# [EXTRACTED MATERIAL]
========================================================================

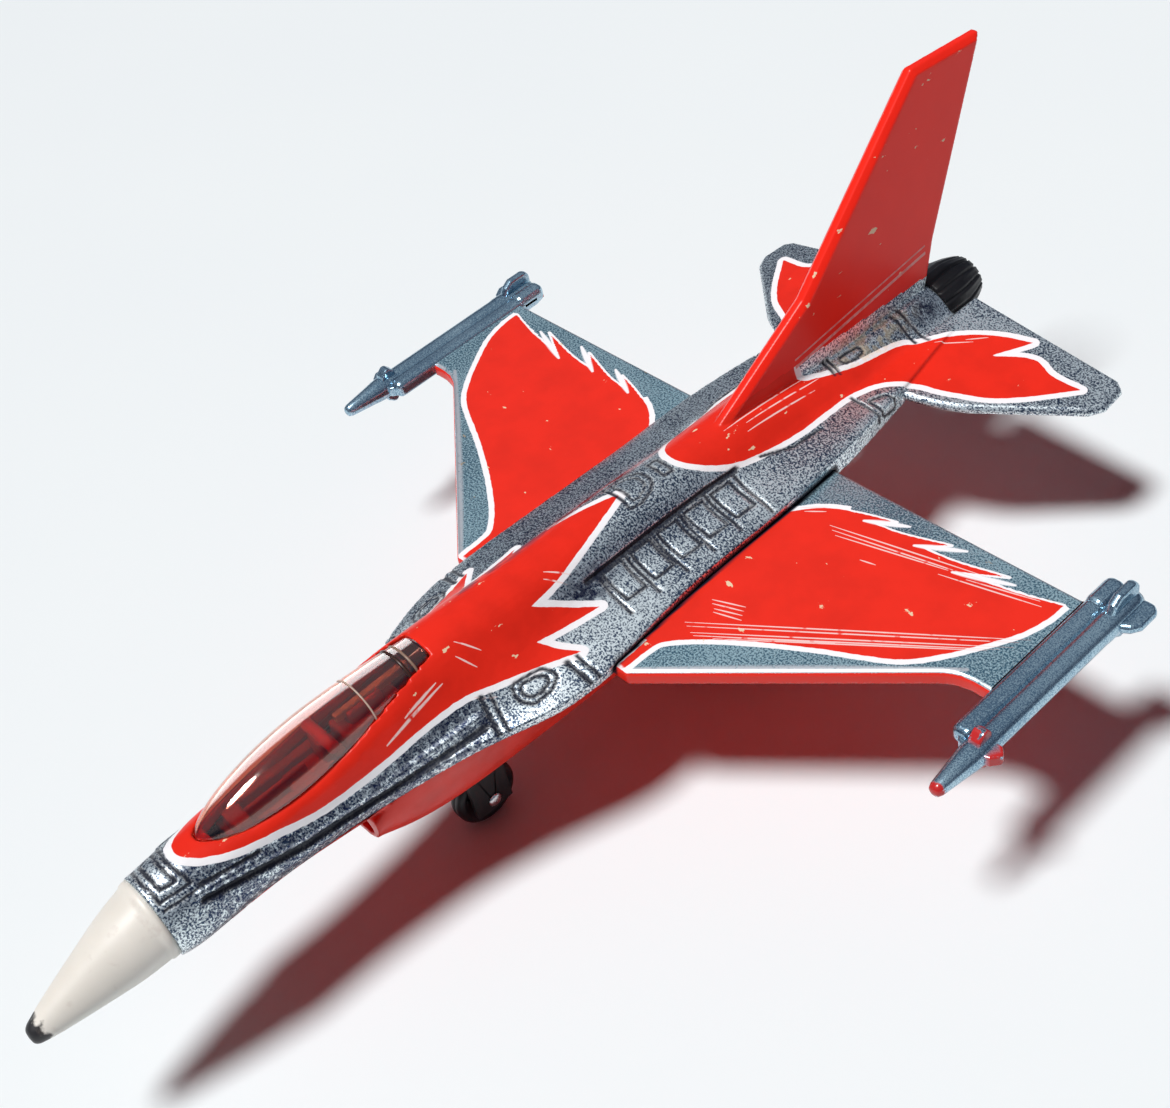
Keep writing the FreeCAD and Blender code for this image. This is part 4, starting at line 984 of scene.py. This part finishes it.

========================================================================

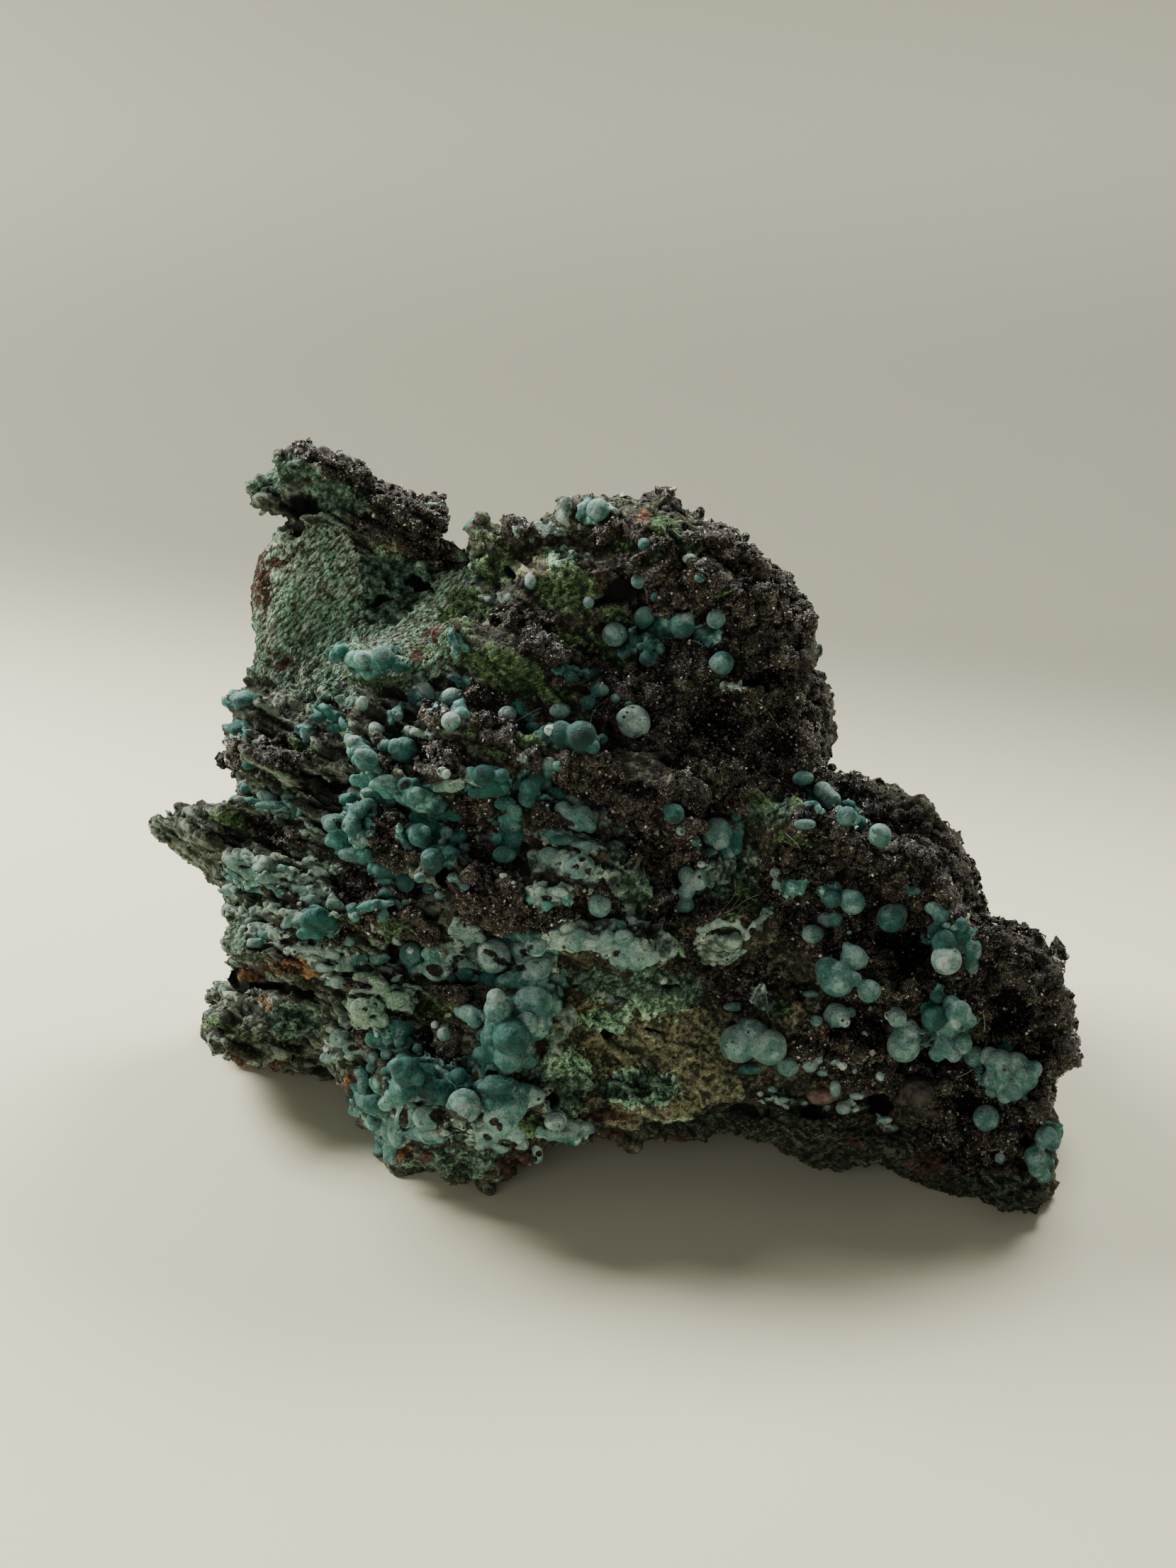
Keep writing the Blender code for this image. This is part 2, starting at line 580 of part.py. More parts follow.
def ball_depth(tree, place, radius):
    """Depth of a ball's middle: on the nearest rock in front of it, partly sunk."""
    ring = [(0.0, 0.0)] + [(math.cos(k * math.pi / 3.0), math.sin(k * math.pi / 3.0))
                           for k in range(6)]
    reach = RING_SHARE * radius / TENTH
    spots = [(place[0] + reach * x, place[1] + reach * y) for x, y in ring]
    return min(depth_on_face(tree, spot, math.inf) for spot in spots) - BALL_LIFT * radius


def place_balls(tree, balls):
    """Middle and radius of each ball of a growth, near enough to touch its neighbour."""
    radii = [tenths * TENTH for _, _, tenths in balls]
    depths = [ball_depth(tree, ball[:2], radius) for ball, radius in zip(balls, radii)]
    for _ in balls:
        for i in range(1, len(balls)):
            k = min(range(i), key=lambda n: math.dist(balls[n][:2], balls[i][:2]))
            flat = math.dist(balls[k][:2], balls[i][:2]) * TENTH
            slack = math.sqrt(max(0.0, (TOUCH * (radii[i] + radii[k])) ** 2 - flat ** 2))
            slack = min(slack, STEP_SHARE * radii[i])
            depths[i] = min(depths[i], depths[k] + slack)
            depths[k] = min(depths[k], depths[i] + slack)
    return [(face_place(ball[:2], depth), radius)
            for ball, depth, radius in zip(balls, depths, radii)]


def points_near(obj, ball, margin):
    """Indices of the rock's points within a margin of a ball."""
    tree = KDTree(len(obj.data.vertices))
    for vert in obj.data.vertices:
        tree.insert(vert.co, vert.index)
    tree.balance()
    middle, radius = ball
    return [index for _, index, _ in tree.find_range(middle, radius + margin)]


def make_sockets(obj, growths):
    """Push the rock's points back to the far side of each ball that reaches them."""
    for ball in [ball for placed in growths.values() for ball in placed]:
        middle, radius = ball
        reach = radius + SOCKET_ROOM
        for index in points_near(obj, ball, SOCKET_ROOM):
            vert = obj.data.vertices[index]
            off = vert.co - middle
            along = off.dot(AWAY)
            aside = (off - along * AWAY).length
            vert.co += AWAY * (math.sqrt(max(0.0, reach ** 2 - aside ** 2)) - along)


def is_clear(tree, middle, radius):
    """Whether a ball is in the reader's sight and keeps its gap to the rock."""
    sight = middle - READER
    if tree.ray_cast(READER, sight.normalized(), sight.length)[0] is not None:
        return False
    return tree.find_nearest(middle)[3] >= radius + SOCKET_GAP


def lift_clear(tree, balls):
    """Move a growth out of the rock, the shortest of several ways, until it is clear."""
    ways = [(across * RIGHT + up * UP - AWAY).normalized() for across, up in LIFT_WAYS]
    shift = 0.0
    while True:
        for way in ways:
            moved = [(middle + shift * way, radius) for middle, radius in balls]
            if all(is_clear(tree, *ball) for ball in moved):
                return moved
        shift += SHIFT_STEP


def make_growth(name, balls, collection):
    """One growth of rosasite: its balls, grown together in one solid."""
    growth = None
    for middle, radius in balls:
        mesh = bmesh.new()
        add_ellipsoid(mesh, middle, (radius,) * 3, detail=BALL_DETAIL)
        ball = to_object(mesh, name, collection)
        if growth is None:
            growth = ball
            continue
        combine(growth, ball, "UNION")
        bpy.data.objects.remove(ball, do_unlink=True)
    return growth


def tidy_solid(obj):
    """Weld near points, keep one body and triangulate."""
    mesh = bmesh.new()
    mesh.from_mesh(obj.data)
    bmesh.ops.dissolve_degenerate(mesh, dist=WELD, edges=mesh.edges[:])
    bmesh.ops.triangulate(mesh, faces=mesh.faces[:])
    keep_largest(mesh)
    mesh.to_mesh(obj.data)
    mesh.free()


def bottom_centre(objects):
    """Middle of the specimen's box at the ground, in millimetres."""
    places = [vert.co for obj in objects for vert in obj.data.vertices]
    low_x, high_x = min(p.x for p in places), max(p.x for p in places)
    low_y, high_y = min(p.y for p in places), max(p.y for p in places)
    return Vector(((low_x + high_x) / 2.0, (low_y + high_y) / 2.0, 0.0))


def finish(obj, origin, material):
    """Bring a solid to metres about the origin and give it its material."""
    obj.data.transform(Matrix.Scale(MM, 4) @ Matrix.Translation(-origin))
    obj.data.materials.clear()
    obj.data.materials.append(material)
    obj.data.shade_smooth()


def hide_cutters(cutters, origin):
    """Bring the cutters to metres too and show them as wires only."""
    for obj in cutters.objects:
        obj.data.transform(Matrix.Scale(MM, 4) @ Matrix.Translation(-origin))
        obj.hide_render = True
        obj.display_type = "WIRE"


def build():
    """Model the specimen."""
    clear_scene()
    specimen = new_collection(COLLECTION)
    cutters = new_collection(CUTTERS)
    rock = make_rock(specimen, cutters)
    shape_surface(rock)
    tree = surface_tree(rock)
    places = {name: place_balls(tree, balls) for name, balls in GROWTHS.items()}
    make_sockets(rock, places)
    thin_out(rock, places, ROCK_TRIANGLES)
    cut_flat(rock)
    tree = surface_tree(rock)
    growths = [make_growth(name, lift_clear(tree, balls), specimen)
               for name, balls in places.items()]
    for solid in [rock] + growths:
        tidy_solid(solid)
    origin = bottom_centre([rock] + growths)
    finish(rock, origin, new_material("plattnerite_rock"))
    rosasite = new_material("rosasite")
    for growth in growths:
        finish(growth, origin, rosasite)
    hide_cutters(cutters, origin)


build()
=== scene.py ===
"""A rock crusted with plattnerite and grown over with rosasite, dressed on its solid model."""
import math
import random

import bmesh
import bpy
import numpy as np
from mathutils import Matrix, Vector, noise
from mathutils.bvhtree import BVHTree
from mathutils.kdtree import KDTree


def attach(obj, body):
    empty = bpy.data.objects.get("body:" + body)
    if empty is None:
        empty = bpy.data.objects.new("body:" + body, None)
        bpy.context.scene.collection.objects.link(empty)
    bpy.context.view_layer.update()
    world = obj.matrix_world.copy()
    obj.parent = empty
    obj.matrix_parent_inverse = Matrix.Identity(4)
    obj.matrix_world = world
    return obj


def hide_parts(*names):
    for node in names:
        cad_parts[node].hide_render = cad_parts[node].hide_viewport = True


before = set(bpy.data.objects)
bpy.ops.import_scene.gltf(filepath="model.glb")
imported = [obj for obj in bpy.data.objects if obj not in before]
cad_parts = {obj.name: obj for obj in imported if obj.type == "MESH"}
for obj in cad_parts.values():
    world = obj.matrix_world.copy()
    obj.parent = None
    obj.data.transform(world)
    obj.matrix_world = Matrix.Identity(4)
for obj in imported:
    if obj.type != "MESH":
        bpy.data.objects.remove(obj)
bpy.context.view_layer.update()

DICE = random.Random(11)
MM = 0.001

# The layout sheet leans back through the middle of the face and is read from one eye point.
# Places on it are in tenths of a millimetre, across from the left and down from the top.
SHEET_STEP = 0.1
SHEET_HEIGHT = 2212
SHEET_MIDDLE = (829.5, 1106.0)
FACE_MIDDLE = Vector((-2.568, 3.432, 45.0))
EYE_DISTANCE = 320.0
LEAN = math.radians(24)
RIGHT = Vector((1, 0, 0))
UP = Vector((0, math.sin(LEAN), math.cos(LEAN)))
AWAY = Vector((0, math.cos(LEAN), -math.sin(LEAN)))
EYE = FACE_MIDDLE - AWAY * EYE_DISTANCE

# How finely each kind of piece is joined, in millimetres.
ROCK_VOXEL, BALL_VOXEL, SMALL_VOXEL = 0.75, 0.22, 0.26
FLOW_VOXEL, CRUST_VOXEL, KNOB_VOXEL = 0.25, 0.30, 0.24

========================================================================

# [AIM OF THE TASK]
Above are some lines. Repeat exactly, and only, those from the line that has "imported = [obj" through the line that has "obj.data.transform(world)".

# [WORKED SOLUTION]
imported = [obj for obj in bpy.data.objects if obj not in before]
cad_parts = {obj.name: obj for obj in imported if obj.type == "MESH"}
for obj in cad_parts.values():
    world = obj.matrix_world.copy()
    obj.parent = None
    obj.data.transform(world)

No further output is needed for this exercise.